# DATA LINES:
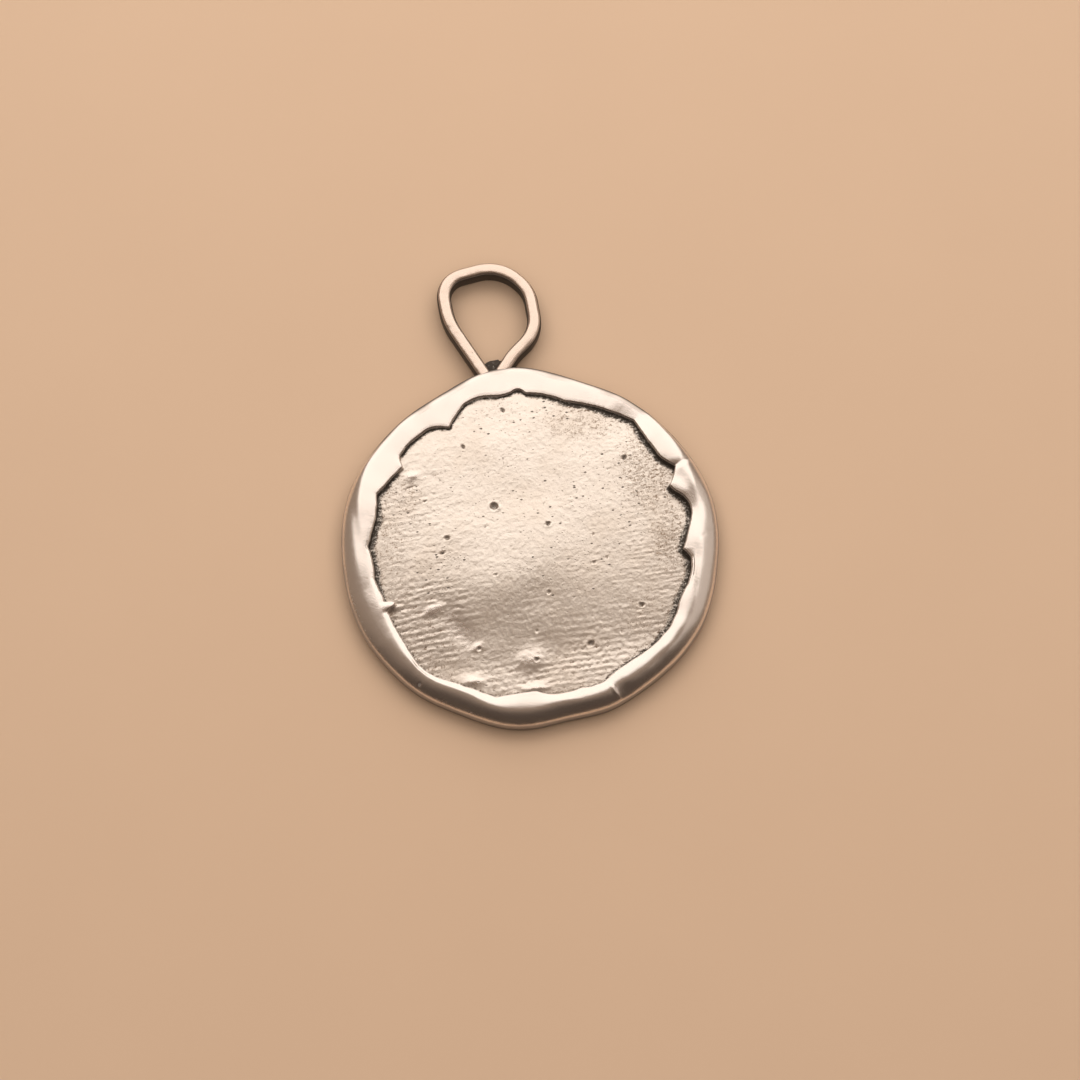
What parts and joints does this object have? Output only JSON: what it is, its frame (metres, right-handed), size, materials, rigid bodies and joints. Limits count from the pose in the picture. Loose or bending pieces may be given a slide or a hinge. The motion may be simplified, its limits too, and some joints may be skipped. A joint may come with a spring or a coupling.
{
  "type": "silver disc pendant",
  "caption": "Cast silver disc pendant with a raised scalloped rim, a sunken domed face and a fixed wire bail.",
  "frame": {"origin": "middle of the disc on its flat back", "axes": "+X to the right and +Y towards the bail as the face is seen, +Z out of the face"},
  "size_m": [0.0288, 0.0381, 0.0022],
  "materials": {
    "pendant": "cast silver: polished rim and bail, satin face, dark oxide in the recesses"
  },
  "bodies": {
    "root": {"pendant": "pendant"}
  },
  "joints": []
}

# WHAT TO DO:
Extract each line from the listing above, please, and repeat it exactly.

# OUTPUT FOR THIS TASK:
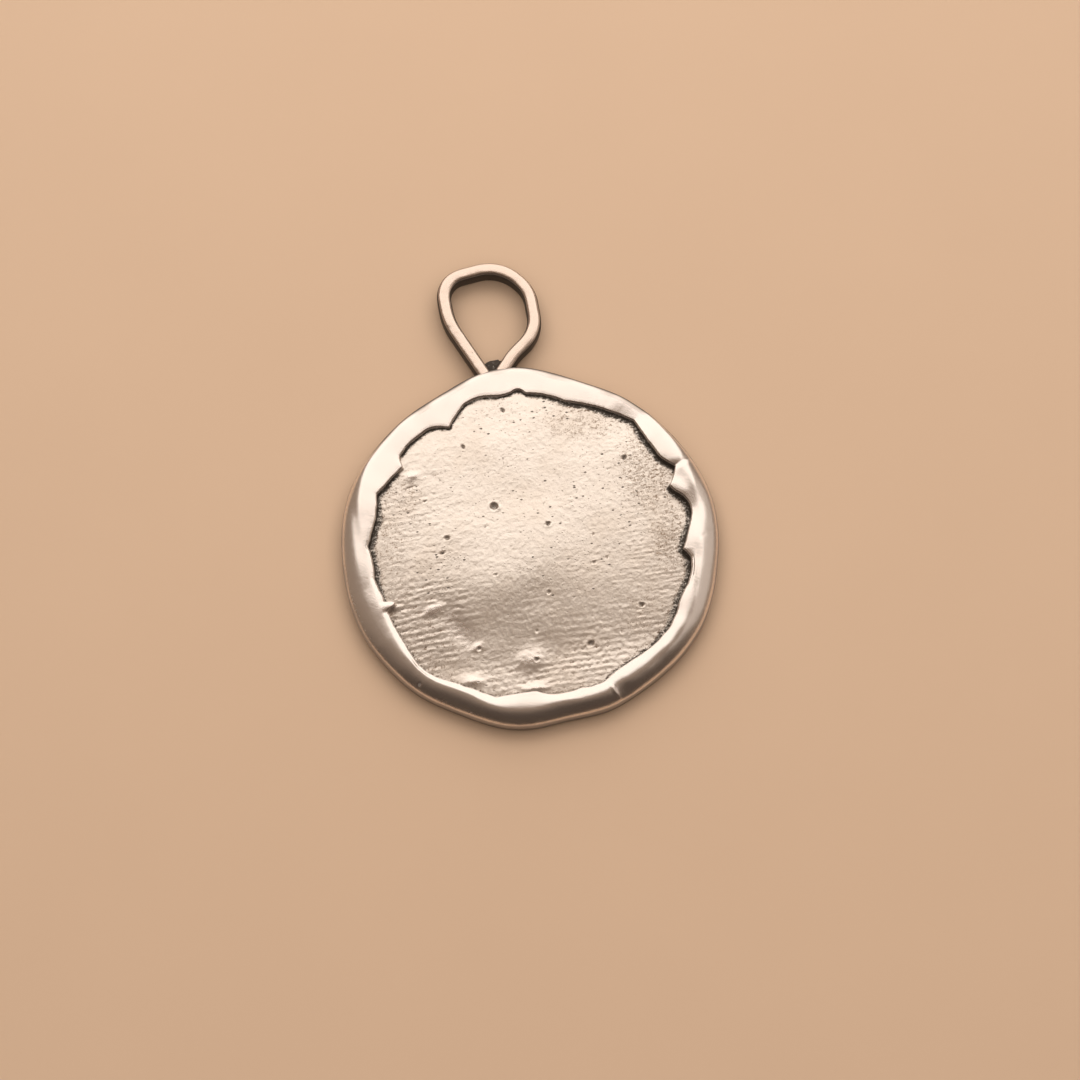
What parts and joints does this object have? Output only JSON: what it is, its frame (metres, right-handed), size, materials, rigid bodies and joints. Limits count from the pose in the picture. Loose or bending pieces may be given a slide or a hinge. The motion may be simplified, its limits too, and some joints may be skipped. A joint may come with a spring or a coupling.
{
  "type": "silver disc pendant",
  "caption": "Cast silver disc pendant with a raised scalloped rim, a sunken domed face and a fixed wire bail.",
  "frame": {"origin": "middle of the disc on its flat back", "axes": "+X to the right and +Y towards the bail as the face is seen, +Z out of the face"},
  "size_m": [0.0288, 0.0381, 0.0022],
  "materials": {
    "pendant": "cast silver: polished rim and bail, satin face, dark oxide in the recesses"
  },
  "bodies": {
    "root": {"pendant": "pendant"}
  },
  "joints": []
}